Казалось бы, что может быть соблазнительнее? В деревне, в колхозах денег не платят, а в городе устроиться на фабрику практически невозможно без прописки.

Все свое красноречие он употребляет, уверяя:

– Ну и что, что четыре, зато у нас маленьких детей нет.

Находятся желающие. Пришла Онуте. Она привела младшую сестру полечиться, а сама мечтает переехать в город. Ей не дают опомниться – приводят домой, сажают на руки маленького Беню, а остальные «взрослые» – ходят сами. У Онуте помрачилось сознание.
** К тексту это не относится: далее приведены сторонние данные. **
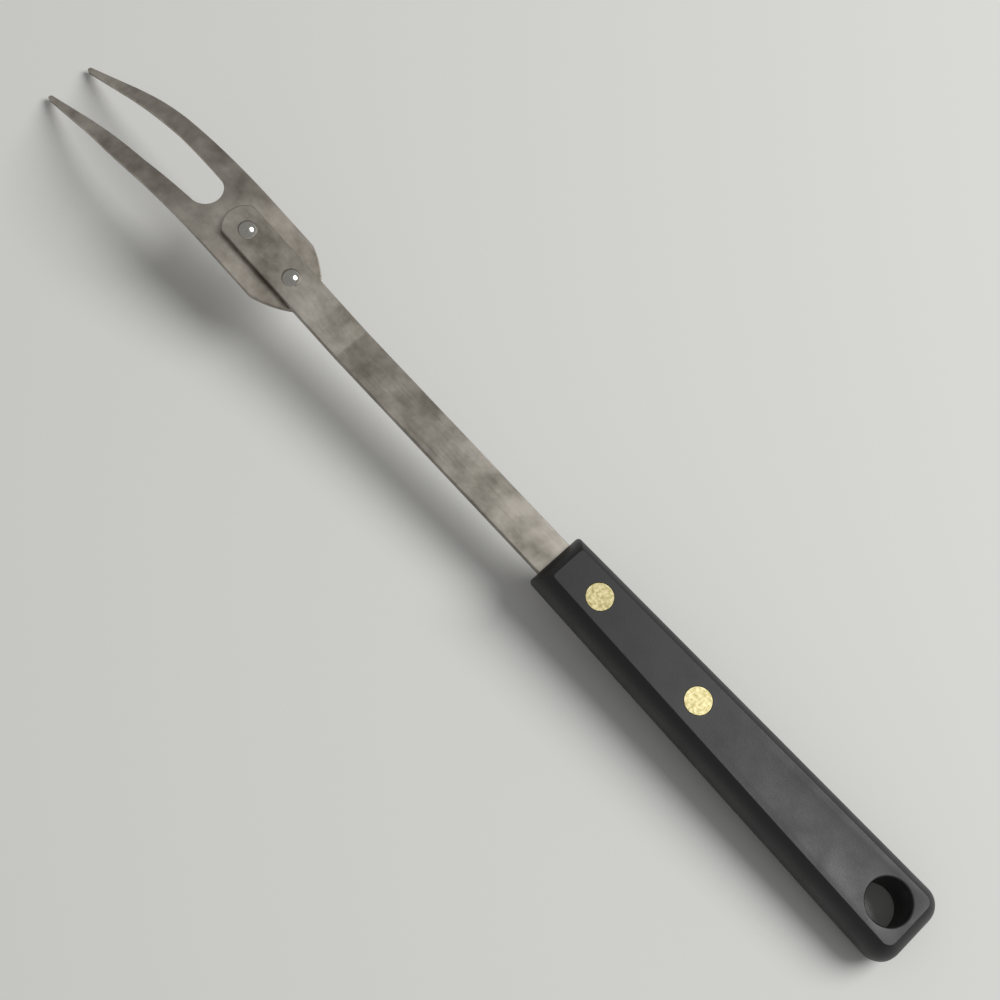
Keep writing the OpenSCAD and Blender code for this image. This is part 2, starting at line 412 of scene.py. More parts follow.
def lathe_tree() -> bpy.types.NodeTree:
    """Makes the tree that turns a profile into a closed round piece.

    The profile is a row of points, radius along X and height along Z, that
    starts and ends on the axis and runs from the bottom to the top.

    Returns:
        The tree.
    """
    tree, given = new_geometry_tree(
        "Turn on a lathe", {"Steps Around": "NodeSocketInt", "Material": "NodeSocketMaterial"}
    )
    profile, steps = given.outputs["Geometry"], given.outputs["Steps Around"]
    size = add(tree, "GeometryNodeAttributeDomainSize", {"Geometry": profile}, component="MESH")
    count = size.outputs["Point Count"]
    columns = add(tree, "ShaderNodeMath", {0: steps, 1: 1.0}, operation="ADD")
    skin = add(tree, "GeometryNodeMeshGrid", {"Vertices X": columns, "Vertices Y": count})
    index = add(tree, "GeometryNodeInputIndex")
    row = add(tree, "ShaderNodeMath", {0: index, 1: count}, operation="MODULO")
    row = add(tree, "ShaderNodeMath", {0: row}, operation="ROUND")
    column = add(tree, "ShaderNodeMath", {0: index, 1: count}, operation="DIVIDE")
    column = add(tree, "ShaderNodeMath", {0: column}, operation="FLOOR")
    angle = add(tree, "ShaderNodeMath", {0: column, 1: steps}, operation="DIVIDE")
    angle = add(tree, "ShaderNodeMath", {0: angle, 1: math.tau}, operation="MULTIPLY")
    sampled = add(
        tree,
        "GeometryNodeSampleIndex",
        {"Geometry": profile, "Index": row},
        data_type="FLOAT_VECTOR",
        domain="POINT",
    )
    position = add(tree, "GeometryNodeInputPosition")
    value = next(s for s in sampled.inputs if s.name == "Value" and s.enabled)
    tree.links.new(position.outputs[0], value)
    place = add(tree, "ShaderNodeSeparateXYZ", {0: sampled})
    cosine = add(tree, "ShaderNodeMath", {0: angle}, operation="COSINE")
    sine = add(tree, "ShaderNodeMath", {0: angle}, operation="SINE")
    across = add(tree, "ShaderNodeMath", {0: place.outputs[0], 1: cosine}, operation="MULTIPLY")
    along = add(tree, "ShaderNodeMath", {0: place.outputs[0], 1: sine}, operation="MULTIPLY")
    turned = add(tree, "ShaderNodeCombineXYZ", {0: across, 1: along, 2: place.outputs[2]})
    mesh = skin.outputs["Mesh"]
    moved = add(tree, "GeometryNodeSetPosition", {"Geometry": mesh, "Position": turned})
    merged = add(tree, "GeometryNodeMergeByDistance", {"Geometry": moved, "Distance": 0.001 * MM})
    close_tree(tree, merged, given)
    return tree


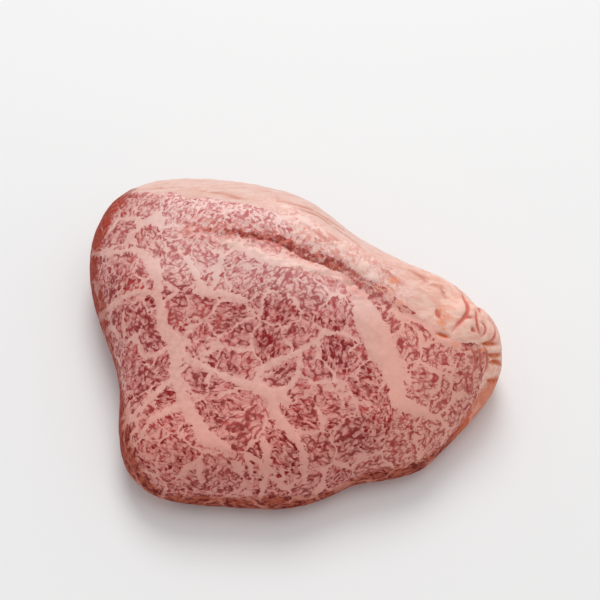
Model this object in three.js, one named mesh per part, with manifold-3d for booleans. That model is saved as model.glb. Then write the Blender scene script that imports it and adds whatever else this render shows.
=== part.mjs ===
// Raw wagyu beef tenderloin: one thick piece from the butt end of the fillet, lying on its lower cut face.
//
// The broad marbled face looks up and slopes down to the front. Near its back edge a seam parts the main
// muscle from the smaller side muscle, and beyond that the fatty outside of the fillet rolls over and down
// to the table. The right-hand end is a low knob of gathered fat.
//
// Millimetres. +X runs to the knob, +Y to the fatty back, +Z up. The origin is at the middle of the
// footprint's bounding box, on the table.
import * as THREE from "three";
import { mergeVertices } from "three/addons/utils/BufferGeometryUtils.js";
import Module from "manifold-3d";

// The outline over the plan, and how its side is rounded
const MIDDLE = new THREE.Vector2(-1, -2); // the point that the outline is measured from
const REACH = [
  65, 51, 43.5, 45, 56, 67.5, 82.5, 74, 59.5, 60.5, 65.5, 55.5, 52, 47.5, 54, 59,
]; // the outline's reach in even steps of angle, anticlockwise from +X
const BULGE_HEIGHT = 11; // where the side stands out furthest, halfway round
const BULGE_RISE = 3; // how much higher that is at the back, and lower at the front
const EDGE_FRONT = 15; // how far in the upper edge starts to round over
const EDGE_BACK = 25;
const EDGE_TURN = [-0.1, 0.9]; // the sines of the angles between which the one becomes the other
const EDGE_STRETCH = 1.25; // how much longer the rounded edge is than its width
const SHOULDER = 2.2; // roundness of the upper edge: 2 is an ellipse, more is squarer
const UNDERCUT = 2.4; // roundness of the lower edge
const SAG_DEPTH = 9; // how far the rounded underside would hang below the table that flattens it

// The crest line, from which the cut face falls to the front and the outside falls to the back
const CREST = new THREE.Vector2(8, 15);
const CREST_TURN = THREE.MathUtils.degToRad(-24.5);
const CREST_HEIGHT = 44;
const FRONT_FALL = 0.3; // mm for each mm from the crest
const FRONT_DROP = 25; // the most that it falls
const FRONT_EASE = 4; // how sharply the fall gives way to that
const BACK_FALL = 0.12;
const BACK_CURVE = 0.004; // mm for each square mm
const RIGHT_CURVE = 0.0042;
const LEFT_CURVE = 0.0014;

// The seam between the two muscles, over the plan, from the left to the knob
const SEAM = [
  [-36, 25],
  [-22, 22],
  [-6, 17.5],
  [3, 12],
  [10, 7.5],
  [18, 2],
  [25, -2.5],
  [36, -7.5],
  [49, -13],
  [60, -13],
];
const SEAM_DEPTH = 3;
const SEAM_WIDTH = 2.5; // half the width of the groove
const SEAM_FOLD = 0.35; // the share of its depth that it keeps where it runs on to the knob as a fold
const SEAM_FULL = [0.22, 0.85]; // the shares of its length between which its ends don't fade
const SEAM_CLOSING = [0.5, 0.68]; // the shares of its length over which the groove becomes the fold
const LIP_HEIGHT = 0.8; // the fat that stands up along the groove's near side
const LIP_SPREAD = 3.2;
const LOBE_HEIGHT = 2; // the side muscle's swell beyond the groove
const LOBE_OFFSET = 9.5;
const LOBE_SPREAD = 6.5;
const SEAM_STEPS = 160;

// The knob of fat at the right-hand end
const KNOB = new THREE.Vector2(57, -8);
const KNOB_RADIUS = 15;
const KNOB_CROWN = 9; // the radius within which its swell is whole
const KNOB_SWELL = 1.1;
const KNOB_FRONT = [-6, 3]; // how its swell fades in from the front, measured from its middle
const NECK_DEPTH = 0.9; // the furrow round the knob's foot
const NECK_WIDTH = 3.6;

// Furrows along the fatty outside
const FURROW_HEIGHTS = [34, 26.5, 13]; // above the table
const FURROW_DEPTH = 0.55;
const FURROW_WIDTH = 2.4;
const FURROW_WANDER = 1.6; // how far each one strays up and down
const FURROW_WAVES = [11, 14, 17]; // mm for each radian of that
const FURROW_START = [12, 20]; // how far behind the crest line they fade in

// Soft uneven swells all over: height, waves in radians for each mm, and where they start
const SWELLS = [
  { rise: 0.3, wave: new THREE.Vector3(0.11, 0.05, 0.02), start: 0.6 },
  { rise: 0.25, wave: new THREE.Vector3(-0.06, 0.1, 0.08), start: 2.1 },
  { rise: 0.2, wave: new THREE.Vector3(0.09, -0.14, 0.1), start: 4 },
  { rise: 0.12, wave: new THREE.Vector3(0.2, 0.15, -0.12), start: 1.3 },
];

const DETAIL = 24; // steps along each edge of the starting icosahedron
const EQUATOR_SHARE = 0.72; // share of the start sphere's half turn that covers the part above the bulge
const UPWARD = [0.1, 0.6]; // the upward part of the normal over which the upper side's relief fades in
const CUT_MARGIN = 40; // how far the table block reaches past the piece

const { smoothstep, clamp } = THREE.MathUtils;
const bell = (distance, spread) => Math.exp(-((distance / spread) ** 2));

// A smooth closed curve through values at even steps of angle.
function aroundTheOutline(values, angle) {
  const count = values.length;
  let sum = 0;
  values.forEach((value, k) => {
    const away = angle - (2 * Math.PI * k) / count;
    const onValue = Math.abs(Math.sin(away / 2)) < 1e-9;
    const weight = onValue
      ? 1
      : Math.sin((count * away) / 2) / (count * Math.tan(away / 2));
    sum += value * weight;
  });
  return sum;
}

// How far a point lies across the crest line, towards the back, and along it, towards the knob.
function crestFrame(x, y) {
  const dx = x - CREST.x;
  const dy = y - CREST.y;
  const c = Math.cos(CREST_TURN);
  const s = Math.sin(CREST_TURN);
  return { along: c * dx + s * dy, across: c * dy - s * dx };
}

// The height that the upper side would have if its edges weren't rounded.
function upperHeight(x, y) {
  const { along, across } = crestFrame(x, y);
  const forward = FRONT_FALL * Math.max(-across, 0);
  const ease = 1 + (forward / FRONT_DROP) ** FRONT_EASE;
  const front = forward / ease ** (1 / FRONT_EASE);
  const beyond = Math.max(across, 0);
  const back = BACK_FALL * beyond + BACK_CURVE * beyond * beyond;
  const curve = along > 0 ? RIGHT_CURVE : LEFT_CURVE;
  return CREST_HEIGHT - front - back - curve * along * along;
}

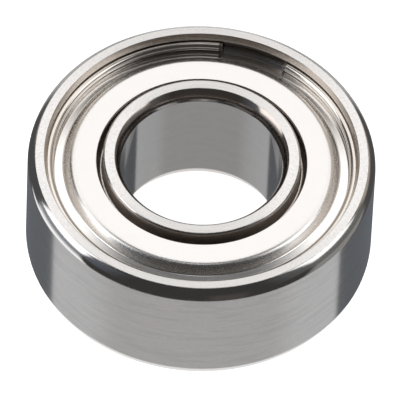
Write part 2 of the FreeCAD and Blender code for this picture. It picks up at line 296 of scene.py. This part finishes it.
def outer_ring_outline():
    """Rounded outside corners, a recess for the shield in each side and the balls' groove."""
    corner = (OUTSIDE_CORNER**2 + CORNER_AXIAL**2) / (2 * OUTSIDE_CORNER)
    centre = PITCH_RADIUS + BALL_RADIUS + RACE_PLAY - RACE_RADIUS
    groove_edge = math.sqrt(RACE_RADIUS**2 - (OUTER_SHOULDER - centre) ** 2)
    return mirrored([
        (OUTSIDE, HALF_WIDTH - CORNER_AXIAL, corner),
        (OUTSIDE - OUTSIDE_CORNER, HALF_WIDTH, STRAIGHT),
        (MOUTH, HALF_WIDTH, STRAIGHT),
        (LIP, HALF_WIDTH - LIP_DEPTH, STRAIGHT),
        (RECESS, HALF_WIDTH - FLANK_DEPTH, STRAIGHT),
        (RECESS, SEAT_HEIGHT, STRAIGHT),
        (OUTER_SHOULDER + SHOULDER_EDGE, SEAT_HEIGHT, SHOULDER_EDGE),
        (OUTER_SHOULDER, SEAT_HEIGHT - SHOULDER_EDGE, STRAIGHT),
        (OUTER_SHOULDER, groove_edge, -RACE_RADIUS),
    ])


def inner_ring_outline():
    """Ends stepped down inside the shields, the balls' groove and a bore with rounded corners."""
    land_corner = (LAND_EDGE**2 + LAND_EDGE_AXIAL**2) / (2 * LAND_EDGE)
    centre = PITCH_RADIUS - BALL_RADIUS - RACE_PLAY + RACE_RADIUS
    groove_edge = math.sqrt(RACE_RADIUS**2 - (centre - INNER_SHOULDER) ** 2)
    step = HALF_WIDTH - LAND_DEPTH
    slope_start = LAND + LAND_FILLET + STEP_FLAT
    slope_end = step - (INNER_SHOULDER - slope_start) * math.tan(STEP_SLOPE)
    outline = mirrored([
        (INNER_SHOULDER, groove_edge, STRAIGHT),
        (INNER_SHOULDER, slope_end, STRAIGHT),
        (slope_start, step, STRAIGHT),
        (LAND + LAND_FILLET, step, -LAND_FILLET),
        (LAND, step + LAND_FILLET, STRAIGHT),
        (LAND, HALF_WIDTH - LAND_EDGE_AXIAL, land_corner),
        (LAND - LAND_EDGE, HALF_WIDTH, STRAIGHT),
        (BORE + BORE_CORNER, HALF_WIDTH, BORE_CORNER_RADIUS),
        (BORE, HALF_WIDTH - CORNER_AXIAL, STRAIGHT),
    ])
    # The groove closes the outline, from its last corner to its first.
    outline[-1] = (*outline[-1][:2], -RACE_RADIUS)
    return outline


def downhill(angle):
    """The direction of a slope that falls away from the axis at this angle."""
    return Vector((math.cos(angle), -math.sin(angle)))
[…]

Дети орут, чужой человек, мама еще не вернулась с работы, но вдруг Бенька перестает орать. Я и так не орала – старшая в семье, Моня мальчик очень разумный, Аня, хотя говорить не умеет, копирует Моню. Онуте пробыла у нас три года. Отец ее устроил на работу в цех, как обещал. Итак, каждый раз, когда прибывала новая работница:

– У нас маленьких детей нет.

В конце концов эта присказка стала действительностью.

Шуба

В детстве меня плохо одевали. Папа работал, мама работала; нас было четверо детей и не до моих нарядов. Если учесть, что и особой красотой я в том возрасте не выделялась, то вид у меня был довольно обдрипанный. К двенадцати годам у меня не было зимнего пальто, а только красненькое, легкое с протертыми рукавами, доходившими чуть ниже локтей. При этом шаровары волоклись по земле, терлись об асфальт, промокали, протирались до дыр, а на коленях – огромные пузыри.

Родителей, наверно, мучила совесть, но стоять в очередях не было ни времени, ни сил. Ничего, были дети и похуже. Я себя при этом чувствовала прекрасно. Но всему приходит конец.

Отец сделал операцию и получил от благодарного пациента – директора экспериментальной меховой фабрики набор мутона маме на шубу. Редчайший подарок. Вернулась с работы мама, увидела мутон, рассердилась, раскричалась:

– Что я вам, прислуга, чтобы ходить в мутоновых шубах или жакетах?! До войны только прислуги в них ходили.